Equilíbrio
03/09/2002

O explorador

LUIZ RIVOIRO
colunista da Folha Online

Bi-bi! Essa é a senha. Logo em seguida -pelo menos quando lhe convém- ele abre a boca e devora a papinha. Isso mesmo, entre uma colherada e outra, o João vem sendo apresentado a esse irresistível mundo de sabores. E dá-lhe cenoura, batata, beterraba e outros alimentos afins. No final, lambuzado até a cabeça, a boca se fecha e o bi-bi perde a sua eficácia. O garoto está satisfeito.

Quem começou com essa história de bi-bi foi a Mãe, quando serviu ao menino suas primeiras papinhas de fruta lá pelos lados das Gerais. Agora, com as refeições salgadas, me apropriei do estratagema e, posso atestar, vem dando resultado. Sábado e domingo últimos ele comeu, digamos, 70% do que lhe foi oferecido. Outros 20% se espalharam pelo rosto, pescoço, mãos e cabelo, enquanto que o restante foi devidamente devorado pela Mãe, uma autêntica gourmert e entusiasta das delícias do menu infantil.

Ainda que leve um certo tempo -às vezes quase uma hora- me divirto com essa minha nova atividade. Além de liberar a Mãe para outros afazeres, o ato de alimentar o bebê é mais uma oportunidade de ficarmos juntos -ele e eu- e compartilharmos um pouco mais de intimidade.

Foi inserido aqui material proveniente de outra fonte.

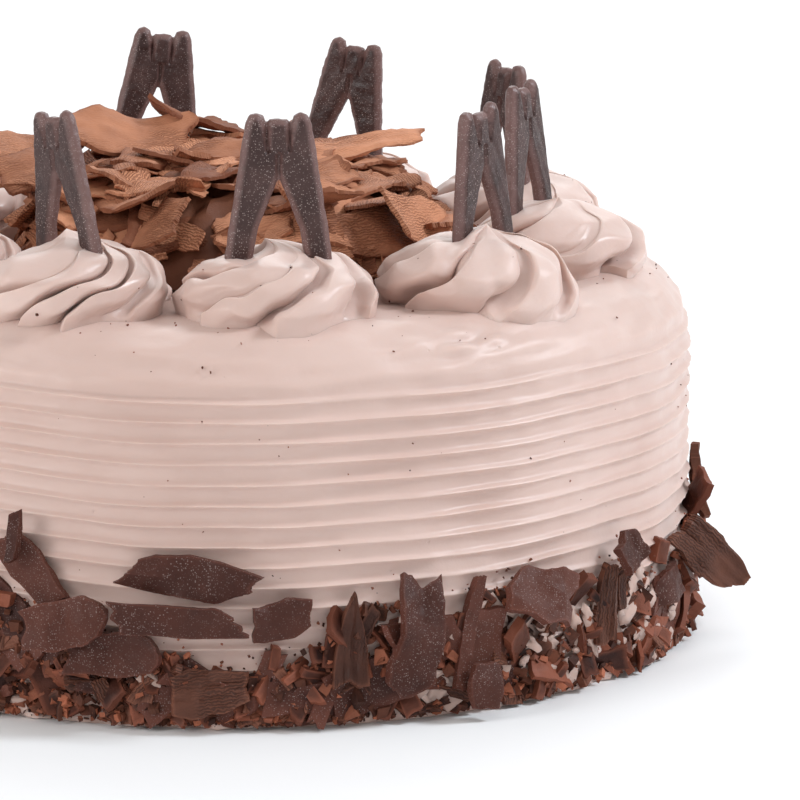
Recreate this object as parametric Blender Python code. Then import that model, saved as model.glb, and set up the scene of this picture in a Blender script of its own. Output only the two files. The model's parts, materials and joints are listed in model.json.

E é curioso notar como uma tarefa tão corriqueira no nosso dia-a-dia, quase mecânica mesmo, acaba ganhando uma outra dimensão, capaz de fazer com que nos tornemos cúmplices na descoberta dos sabores -ele- e da "técnica" capaz de extrair o melhor resultado do bi-bi -no caso, eu.

Nesse pouco tempo que tive para aprimorá-la, notei que não se pode dar muita moleza ao garoto não. É preciso manter um ritmo, num equilíbrio perfeito entre quantidade de papinha na colher, volume da buzininha, velocidade e, claro, uma certa força. É, força, mesmo. Não se trata de crueldade, mas o vigor por vezes se faz necessário a fim de evitar a dispersão da atenção -e da comida. Aos poucos a gente pega o jeito e vai tentando fazer com que ele chegue a pelo menos 85% de absorção. O restante, não me iludo, vai continuar se espalhando, sobretudo quando ele não se aguenta e abre o sorriso com a boca toda alaranjada cheia de papinha de cenoura. Quanto à Mãe, bem, o objetivo é que ela não precise se alimentar das iguarias do bebê...

Outra novidade desses 15 dias foi a nova postura adotada pelo João: sentado, costas eretas, sem apoio. Foi assim, uma terça-feira de manhã, antes de a Mãe levá-lo para o berçário, conversávamos os dois quando, de repente, ele ficou parado, sem necessidade de amparo. A partir daí, o mundo parece ter ganho uma outra dimensão para ele. É verdade que o garoto ainda não consegue se sentar sozinho, mas, uma vez colocado na posição, fica, concentrado, brincando com suas bolinhas coloridas.

Também é bom dizer que, aos seis meses e meio de idade, seus novos movimentos não se restringem ao "sentar". Ultimamente, o seu pedaço (edredon cercado de outro edredon e algumas almofadas no meio da sala) parece não mais ter limites. Ao ver um objeto que lhe interesse, digamos, a até bem pouco tempo inatingíveis 50 cm, não se aperta: arrasta-se ou simplesmente rola até alcançá-lo.

Essa vem sendo a sua nova diversão. Romper fronteiras até então impensáveis de serem transpostas. Descobrir seus limites, fazer muita força para se deslocar, dar risada e gritar de alegria ao conseguir o seu objetivo, abrir o bocão e chorar depois de perder o equilíbrio e despencar de costas -ou de lado, ou de frente... Do alto de minhas pernas ou sentado ao seu lado, percebo cada vez mais que o voraz apetite desse explorador parece não ter fim. Bom para ele. Bom para nós. Vamos juntos explorar o mundo.
Luiz Rivoiro é jornalista, editor-chefe do Núcleo de Revistas da Folha e pai "de primeira viagem". Escreve quinzenalmente na Folha Online, às terças-feiras.